In most cases when purchasing a calorimeter this point is often overlooked. You might understand the basic operation of the calorimeter, but does your operator? How many operators will be using the calorimeter and who will give support when something goes wrong during the graveyard shift? Operational manuals are key and so are training videos, but they are typically not available when the operator has a problem. The more modern calorimeter have help manuals and support messages that guide the operator into solving the problem himself. The better calorimeter are just intuitive to operate, automatically providing information in the background to best facilitate a flawless determination.
The bomb calorimeter segment is growing and new manufacturers are always coming on board. The only way to differentiate between the good and the bad is to look at their track record, how long they have been manufacturing calorimeters, how many models do they have and finally what are other people on the internet saying about them.
Most calorimeter manufacturers don't specify the overall operating cost to having a calorimeter in your laboratory. Almost all calorimeters require an air-conditioned environment to operate and then some calorimeters use 1500W of electricity. Our CAL3K range of calorimeters require no air-conditioning and use an average of 14W of electricity.
CALORIMETER WATER REQUIREMENTS
Typically older calorimeters use water to cool the vessel down and to provide an insulation barrier. These types of calorimeters are difficult to set up in a laboratory, as you need a water supply and water drainage, making them very difficult to move around later.
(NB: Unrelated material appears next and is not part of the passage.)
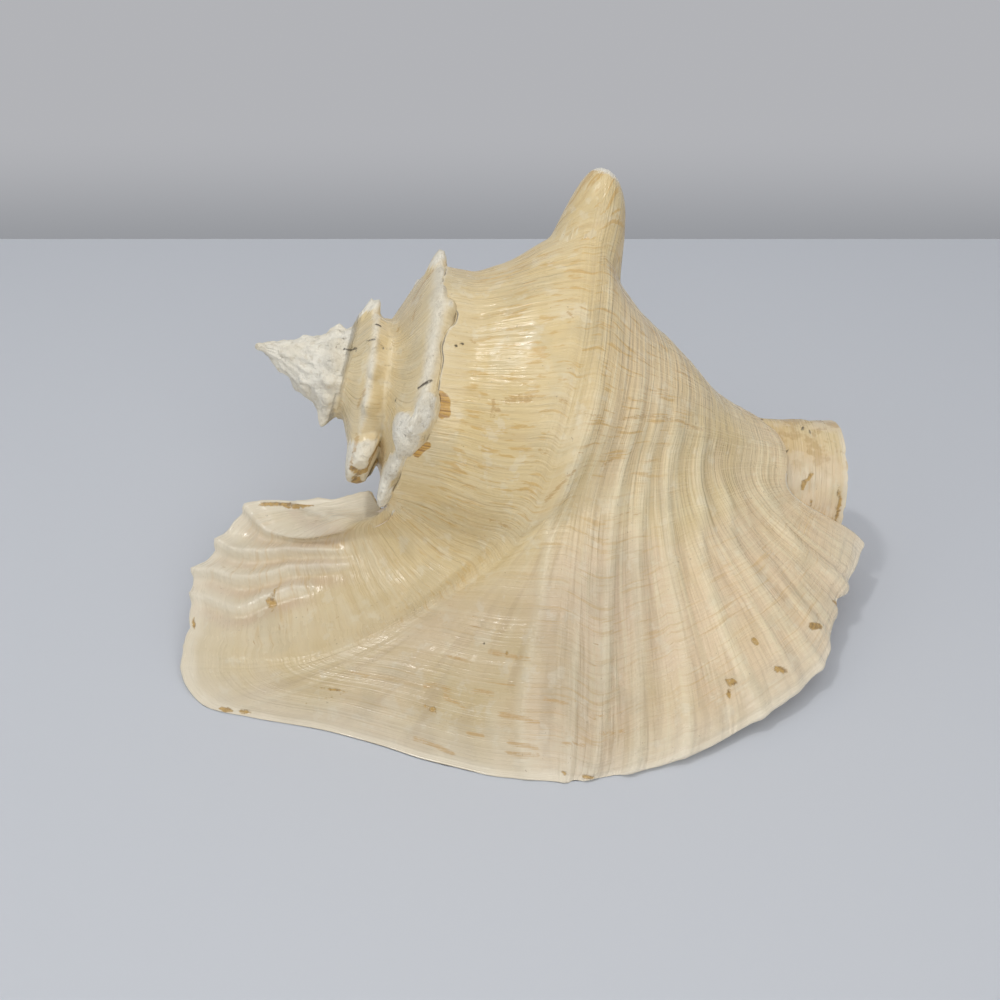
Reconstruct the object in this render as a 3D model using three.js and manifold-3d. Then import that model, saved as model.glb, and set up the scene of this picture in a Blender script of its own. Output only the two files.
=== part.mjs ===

Our modern calorimeters don't use water, so that is another operating cost saving.
LIFE EXPECTANCY OF A CALORIMETER
With the amount of money that some of these calorimeters cost, you expect them to last a lifetime, but will they? The life of a calorimeter is largely dependent on the quality of manufacture, the cleanliness of the lab environment, operator training or intuitive operation and regular servicing. With that said, our calorimeters are designed to be abused and will still give an average 10 year life span in the absolute worst conditions.
Automation has a different meaning to different manufacturers, hence making the purchasing a challenge. Some calorimeters provide the energy answer automatically during the determination and others automatically increment the sample ID to the next available number. Others offer automatic oxygen filling, automatic de-filling, automatic lid opening, automatic firing, and so on. Unfortunately there is no shortcut, engage with the manufacturer and understand how you want the calorimeter to operate.
How do you get the results or temperature reading or event log, or parameters out of the calorimeter? What type of output ports does calorimeters have and how do you connect to them? Again it will depend on your laboratory environment. If you have high interference due to heavy machinery, then most wireless options are not for you. Depending on your environment, you will need to shop around to establish the best communication medium that will work for you. Sending Result Data automatically when the sample is complete could also be a requirement for LIMS or real time management. USB, RS232 and Wireless all have their strengths and weaknesses, but we would look for a calorimeter which offers all three. Between these three interfaces, all your laboratory needs will be fulfilled. Should your laboratory move one day, then you have the ability to use another type of connection and not be limited to just one.
There is more to repeatability than what is stated on the specification sheet of a calorimeter. The older calorimeters with a poor repeatability of 0.5% RSD did not have the problem that the modern more accurate calorimeters have. Some calorimeters can achieve a high 0.05% RSD, but impossible to simulate in a normal laboratory. At this accuracy your sample preparation is critical, handling of the bomb vessel is critical, handling of the crucible is critical and your operator needs to be meticulous in his procedure. Even the soap you use to wash your hands plays a part. It is therefore more realistic to achieve a 0.1% RSD in most modern calorimeters that can be achieved in most laboratories. Consistent sample preparation techniques are far more important in achieving a repeatable RSD than a walk-on-water calorimeter.